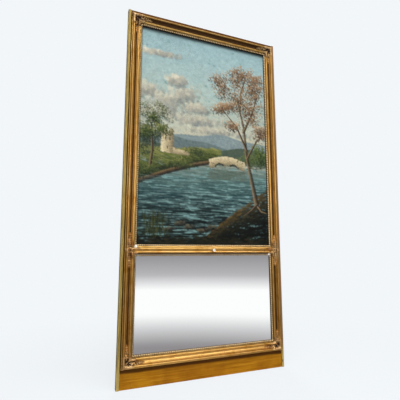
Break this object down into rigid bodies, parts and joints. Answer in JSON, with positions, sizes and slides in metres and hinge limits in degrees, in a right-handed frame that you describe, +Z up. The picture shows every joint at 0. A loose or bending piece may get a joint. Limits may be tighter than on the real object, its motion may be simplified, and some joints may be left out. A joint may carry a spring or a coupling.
{
  "type": "trumeau mirror",
  "caption": "Tall trumeau mirror: one gilt frame with leaf ornaments holds a painted landscape above a plain looking glass, and has turn buttons and hanging rings on its back.",
  "frame": {"origin": "middle of the bottom board's underside, halfway through the boards' thickness", "axes": "+Z up, +X to the right as seen from the front, -Y towards the viewer"},
  "size_m": [0.76, 0.0559, 1.6],
  "materials": {
    "gilt_moulding": "water gilding on gesso over pine, worn, satin",
    "gilt_composition": "pressed composition of chalk, glue and resin, gilded, worn, satin",
    "board_paint": "pine boards in gold-brown bronze paint, streaked",
    "lath_paint": "pine laths in yellow ochre paint",
    "raw_pine": "bare aged pine",
    "oil_canvas": "oil paint on linen canvas, varnished",
    "silvered_glass": "silvered plate glass",
    "dull_brass": "dull aged brass",
    "dull_steel": "dull steel wood screws",
    "bone_button": "cream, worn, satin"
  },
  "bodies": {
    "frame": {"left_stile": "board_paint", "right_stile": "board_paint", "top_rail": "board_paint", "middle_rail": "board_paint", "bottom_board": "board_paint", "left_edge_lath": "lath_paint", "right_edge_lath": "lath_paint", "top_moulding": "gilt_moulding", "left_moulding": "gilt_moulding", "right_moulding": "gilt_moulding", "bottom_moulding": "gilt_moulding", "middle_moulding": "gilt_moulding", "painting_sight_top": "gilt_composition", "painting_sight_left": "gilt_composition", "painting_sight_right": "gilt_composition", "painting_sight_bottom": "gilt_composition", "glass_sight_top": "gilt_composition", "glass_sight_left": "gilt_composition", "glass_sight_right": "gilt_composition", "glass_sight_bottom": "gilt_composition", "bottom_left_leaf_corner": "gilt_composition", "bottom_right_leaf_corner": "gilt_composition", "top_right_leaf_corner": "gilt_composition", "top_left_leaf_corner": "gilt_composition", "left_leaf_junction": "gilt_composition", "right_leaf_junction": "gilt_composition", "middle_rosette": "bone_button", "painting_canvas": "oil_canvas", "stretcher_top": "raw_pine", "stretcher_top_first_key": "raw_pine", "stretcher_top_second_key": "raw_pine", "stretcher_left": "raw_pine", "stretcher_left_first_key": "raw_pine", "stretcher_left_second_key": "raw_pine", "stretcher_right": "raw_pine", "stretcher_right_first_key": "raw_pine", "stretcher_right_second_key": "raw_pine", "stretcher_bottom": "raw_pine", "stretcher_bottom_first_key": "raw_pine", "stretcher_bottom_second_key": "raw_pine", "stretcher_cross_bar": "raw_pine", "mirror_glass": "silvered_glass", "lower_back_plank": "raw_pine", "upper_back_plank": "raw_pine", "left_lower_button_screw": "dull_steel", "left_upper_button_screw": "dull_steel", "left_glass_button_screw": "dull_steel", "right_lower_button_screw": "dull_steel", "right_upper_button_screw": "dull_steel", "right_glass_button_screw": "dull_steel", "left_screw_eye": "dull_brass", "right_screw_eye": "dull_brass"},
    "left_lower_turn_button": {"left_lower_turn_button": "dull_brass"},
    "left_upper_turn_button": {"left_upper_turn_button": "dull_brass"},
    "left_glass_turn_button": {"left_glass_turn_button": "dull_brass"},
    "right_lower_turn_button": {"right_lower_turn_button": "dull_brass"},
    "right_upper_turn_button": {"right_upper_turn_button": "dull_brass"},
    "right_glass_turn_button": {"right_glass_turn_button": "dull_brass"},
    "left_hanging_ring": {"left_hanging_ring": "dull_brass"},
    "right_hanging_ring": {"right_hanging_ring": "dull_brass"}
  },
  "joints": [
    {"name": "left_lower_turn_button_pivot", "type": "hinge", "parent": "frame", "child": "left_lower_turn_button", "pos_m": [-0.334, 0.0105, 0.72529], "axis": [0, 1, 0], "continuous": true},
    {"name": "left_upper_turn_button_pivot", "type": "hinge", "parent": "frame", "child": "left_upper_turn_button", "pos_m": [-0.334, 0.0105, 1.36311], "axis": [0, 1, 0], "continuous": true},
    {"name": "left_glass_turn_button_pivot", "type": "hinge", "parent": "frame", "child": "left_glass_turn_button", "pos_m": [-0.334, 0.0105, 0.3144], "axis": [0, 1, 0], "continuous": true},
    {"name": "right_lower_turn_button_pivot", "type": "hinge", "parent": "frame", "child": "right_lower_turn_button", "pos_m": [0.334, 0.0105, 0.72529], "axis": [0, 1, 0], "continuous": true},
    {"name": "right_upper_turn_button_pivot", "type": "hinge", "parent": "frame", "child": "right_upper_turn_button", "pos_m": [0.334, 0.0105, 1.36311], "axis": [0, 1, 0], "continuous": true},
    {"name": "right_glass_turn_button_pivot", "type": "hinge", "parent": "frame", "child": "right_glass_turn_button", "pos_m": [0.334, 0.0105, 0.3144], "axis": [0, 1, 0], "continuous": true},
    {"name": "left_hanging_ring_swing", "type": "hinge", "parent": "frame", "child": "left_hanging_ring", "pos_m": [-0.346, 0.0174, 1.4468], "axis": [1, 0, 0], "range_deg": [-14, 194]},
    {"name": "right_hanging_ring_swing", "type": "hinge", "parent": "frame", "child": "right_hanging_ring", "pos_m": [0.346, 0.0174, 1.4468], "axis": [1, 0, 0], "range_deg": [-14, 194]}
  ]
}
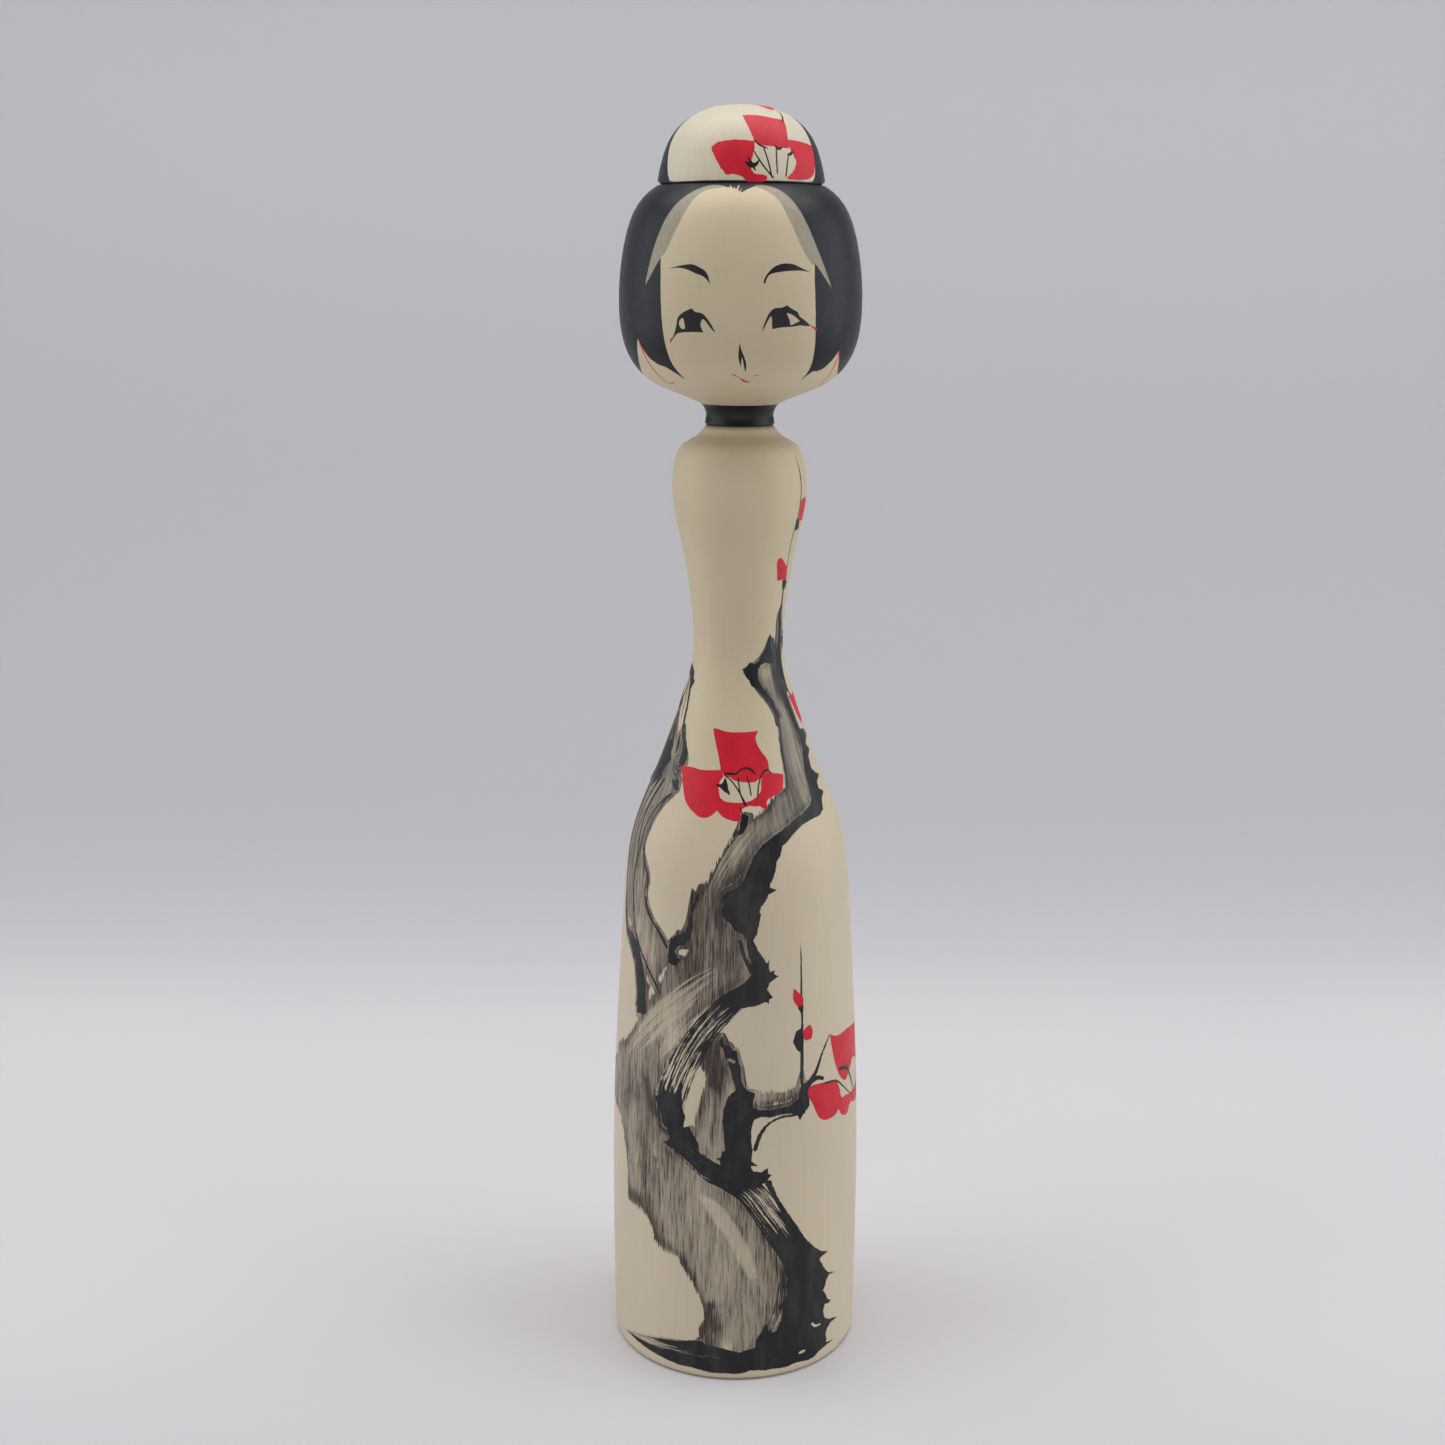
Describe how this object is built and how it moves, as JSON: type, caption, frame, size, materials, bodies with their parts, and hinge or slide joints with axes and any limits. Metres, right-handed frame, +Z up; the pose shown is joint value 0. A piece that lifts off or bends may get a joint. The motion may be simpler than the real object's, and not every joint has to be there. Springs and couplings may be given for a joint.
{
  "type": "kokeshi doll",
  "caption": "Turned wooden kokeshi doll with a slender waisted body, a turning head on a tenon neck and a domed topknot cap, painted with a face and a plum tree.",
  "frame": {"origin": "centre of the foot, on the surface the doll stands on", "axes": "+Z up the lathe axis, the face looks along -Y, +X to the viewer's right"},
  "size_m": [0.0496, 0.0496, 0.2424],
  "materials": {
    "body_wood": "waxed pale wood with ink and red painting",
    "head_wood": "waxed pale wood with black hair, neck and face painting",
    "cap_wood": "waxed pale wood with black and red painting",
    "peg_wood": "bare dowel"
  },
  "bodies": {
    "body": {"body": "body_wood"},
    "head": {"head": "head_wood", "hair_cap": "cap_wood", "cap_peg": "peg_wood"}
  },
  "joints": [
    {"name": "head_turn", "type": "hinge", "parent": "body", "child": "head", "pos_m": [0, 0, 0.18515], "axis": [0, 0, 1], "continuous": true}
  ]
}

===============

Go through the records and print each one exactly.

**COMPLETED TASK**
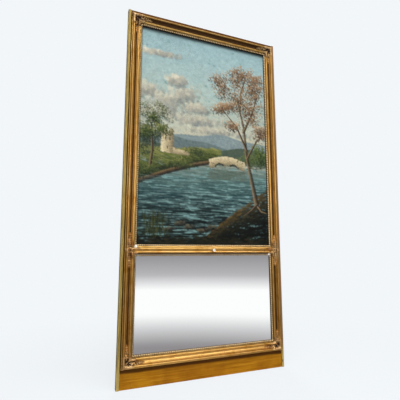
Break this object down into rigid bodies, parts and joints. Answer in JSON, with positions, sizes and slides in metres and hinge limits in degrees, in a right-handed frame that you describe, +Z up. The picture shows every joint at 0. A loose or bending piece may get a joint. Limits may be tighter than on the real object, its motion may be simplified, and some joints may be left out. A joint may carry a spring or a coupling.
{
  "type": "trumeau mirror",
  "caption": "Tall trumeau mirror: one gilt frame with leaf ornaments holds a painted landscape above a plain looking glass, and has turn buttons and hanging rings on its back.",
  "frame": {"origin": "middle of the bottom board's underside, halfway through the boards' thickness", "axes": "+Z up, +X to the right as seen from the front, -Y towards the viewer"},
  "size_m": [0.76, 0.0559, 1.6],
  "materials": {
    "gilt_moulding": "water gilding on gesso over pine, worn, satin",
    "gilt_composition": "pressed composition of chalk, glue and resin, gilded, worn, satin",
    "board_paint": "pine boards in gold-brown bronze paint, streaked",
    "lath_paint": "pine laths in yellow ochre paint",
    "raw_pine": "bare aged pine",
    "oil_canvas": "oil paint on linen canvas, varnished",
    "silvered_glass": "silvered plate glass",
    "dull_brass": "dull aged brass",
    "dull_steel": "dull steel wood screws",
    "bone_button": "cream, worn, satin"
  },
  "bodies": {
    "frame": {"left_stile": "board_paint", "right_stile": "board_paint", "top_rail": "board_paint", "middle_rail": "board_paint", "bottom_board": "board_paint", "left_edge_lath": "lath_paint", "right_edge_lath": "lath_paint", "top_moulding": "gilt_moulding", "left_moulding": "gilt_moulding", "right_moulding": "gilt_moulding", "bottom_moulding": "gilt_moulding", "middle_moulding": "gilt_moulding", "painting_sight_top": "gilt_composition", "painting_sight_left": "gilt_composition", "painting_sight_right": "gilt_composition", "painting_sight_bottom": "gilt_composition", "glass_sight_top": "gilt_composition", "glass_sight_left": "gilt_composition", "glass_sight_right": "gilt_composition", "glass_sight_bottom": "gilt_composition", "bottom_left_leaf_corner": "gilt_composition", "bottom_right_leaf_corner": "gilt_composition", "top_right_leaf_corner": "gilt_composition", "top_left_leaf_corner": "gilt_composition", "left_leaf_junction": "gilt_composition", "right_leaf_junction": "gilt_composition", "middle_rosette": "bone_button", "painting_canvas": "oil_canvas", "stretcher_top": "raw_pine", "stretcher_top_first_key": "raw_pine", "stretcher_top_second_key": "raw_pine", "stretcher_left": "raw_pine", "stretcher_left_first_key": "raw_pine", "stretcher_left_second_key": "raw_pine", "stretcher_right": "raw_pine", "stretcher_right_first_key": "raw_pine", "stretcher_right_second_key": "raw_pine", "stretcher_bottom": "raw_pine", "stretcher_bottom_first_key": "raw_pine", "stretcher_bottom_second_key": "raw_pine", "stretcher_cross_bar": "raw_pine", "mirror_glass": "silvered_glass", "lower_back_plank": "raw_pine", "upper_back_plank": "raw_pine", "left_lower_button_screw": "dull_steel", "left_upper_button_screw": "dull_steel", "left_glass_button_screw": "dull_steel", "right_lower_button_screw": "dull_steel", "right_upper_button_screw": "dull_steel", "right_glass_button_screw": "dull_steel", "left_screw_eye": "dull_brass", "right_screw_eye": "dull_brass"},
    "left_lower_turn_button": {"left_lower_turn_button": "dull_brass"},
    "left_upper_turn_button": {"left_upper_turn_button": "dull_brass"},
    "left_glass_turn_button": {"left_glass_turn_button": "dull_brass"},
    "right_lower_turn_button": {"right_lower_turn_button": "dull_brass"},
    "right_upper_turn_button": {"right_upper_turn_button": "dull_brass"},
    "right_glass_turn_button": {"right_glass_turn_button": "dull_brass"},
    "left_hanging_ring": {"left_hanging_ring": "dull_brass"},
    "right_hanging_ring": {"right_hanging_ring": "dull_brass"}
  },
  "joints": [
    {"name": "left_lower_turn_button_pivot", "type": "hinge", "parent": "frame", "child": "left_lower_turn_button", "pos_m": [-0.334, 0.0105, 0.72529], "axis": [0, 1, 0], "continuous": true},
    {"name": "left_upper_turn_button_pivot", "type": "hinge", "parent": "frame", "child": "left_upper_turn_button", "pos_m": [-0.334, 0.0105, 1.36311], "axis": [0, 1, 0], "continuous": true},
    {"name": "left_glass_turn_button_pivot", "type": "hinge", "parent": "frame", "child": "left_glass_turn_button", "pos_m": [-0.334, 0.0105, 0.3144], "axis": [0, 1, 0], "continuous": true},
    {"name": "right_lower_turn_button_pivot", "type": "hinge", "parent": "frame", "child": "right_lower_turn_button", "pos_m": [0.334, 0.0105, 0.72529], "axis": [0, 1, 0], "continuous": true},
    {"name": "right_upper_turn_button_pivot", "type": "hinge", "parent": "frame", "child": "right_upper_turn_button", "pos_m": [0.334, 0.0105, 1.36311], "axis": [0, 1, 0], "continuous": true},
    {"name": "right_glass_turn_button_pivot", "type": "hinge", "parent": "frame", "child": "right_glass_turn_button", "pos_m": [0.334, 0.0105, 0.3144], "axis": [0, 1, 0], "continuous": true},
    {"name": "left_hanging_ring_swing", "type": "hinge", "parent": "frame", "child": "left_hanging_ring", "pos_m": [-0.346, 0.0174, 1.4468], "axis": [1, 0, 0], "range_deg": [-14, 194]},
    {"name": "right_hanging_ring_swing", "type": "hinge", "parent": "frame", "child": "right_hanging_ring", "pos_m": [0.346, 0.0174, 1.4468], "axis": [1, 0, 0], "range_deg": [-14, 194]}
  ]
}
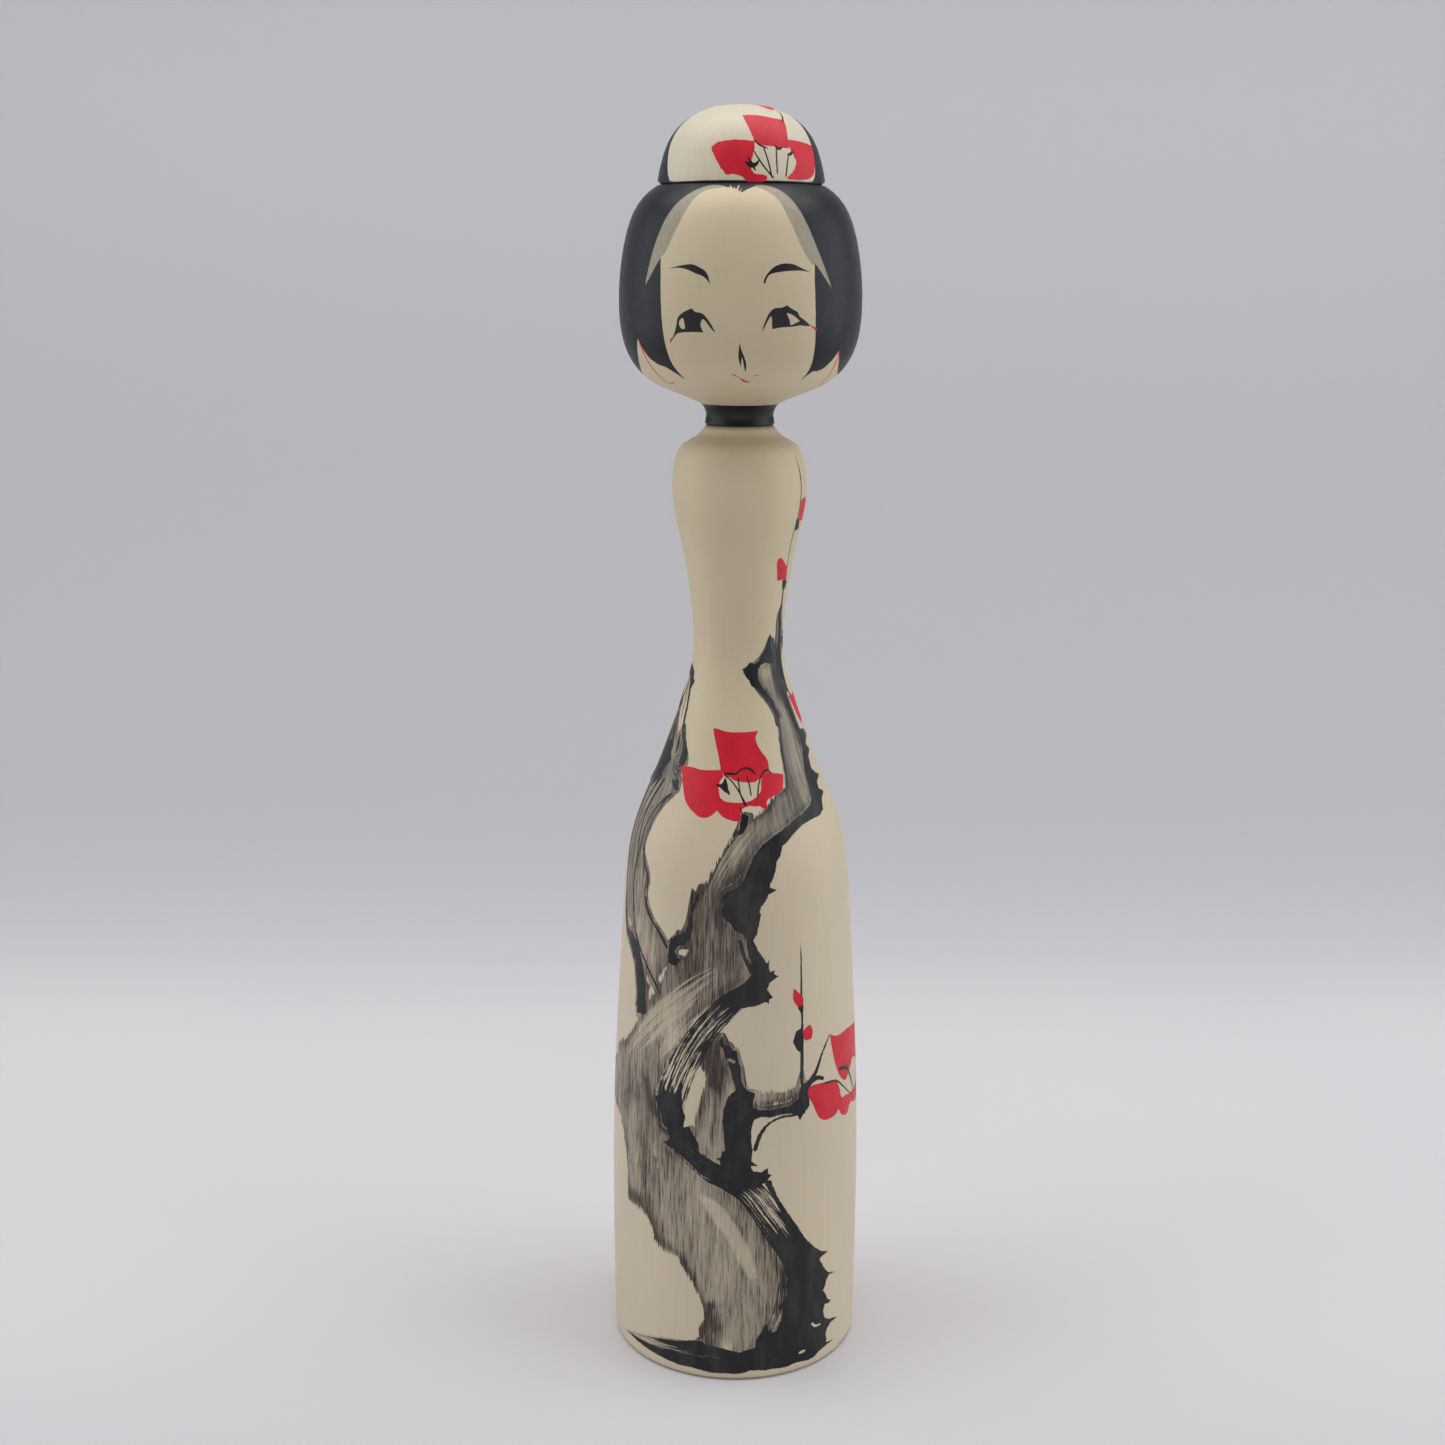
Describe how this object is built and how it moves, as JSON: type, caption, frame, size, materials, bodies with their parts, and hinge or slide joints with axes and any limits. Metres, right-handed frame, +Z up; the pose shown is joint value 0. A piece that lifts off or bends may get a joint. The motion may be simpler than the real object's, and not every joint has to be there. Springs and couplings may be given for a joint.
{
  "type": "kokeshi doll",
  "caption": "Turned wooden kokeshi doll with a slender waisted body, a turning head on a tenon neck and a domed topknot cap, painted with a face and a plum tree.",
  "frame": {"origin": "centre of the foot, on the surface the doll stands on", "axes": "+Z up the lathe axis, the face looks along -Y, +X to the viewer's right"},
  "size_m": [0.0496, 0.0496, 0.2424],
  "materials": {
    "body_wood": "waxed pale wood with ink and red painting",
    "head_wood": "waxed pale wood with black hair, neck and face painting",
    "cap_wood": "waxed pale wood with black and red painting",
    "peg_wood": "bare dowel"
  },
  "bodies": {
    "body": {"body": "body_wood"},
    "head": {"head": "head_wood", "hair_cap": "cap_wood", "cap_peg": "peg_wood"}
  },
  "joints": [
    {"name": "head_turn", "type": "hinge", "parent": "body", "child": "head", "pos_m": [0, 0, 0.18515], "axis": [0, 0, 1], "continuous": true}
  ]
}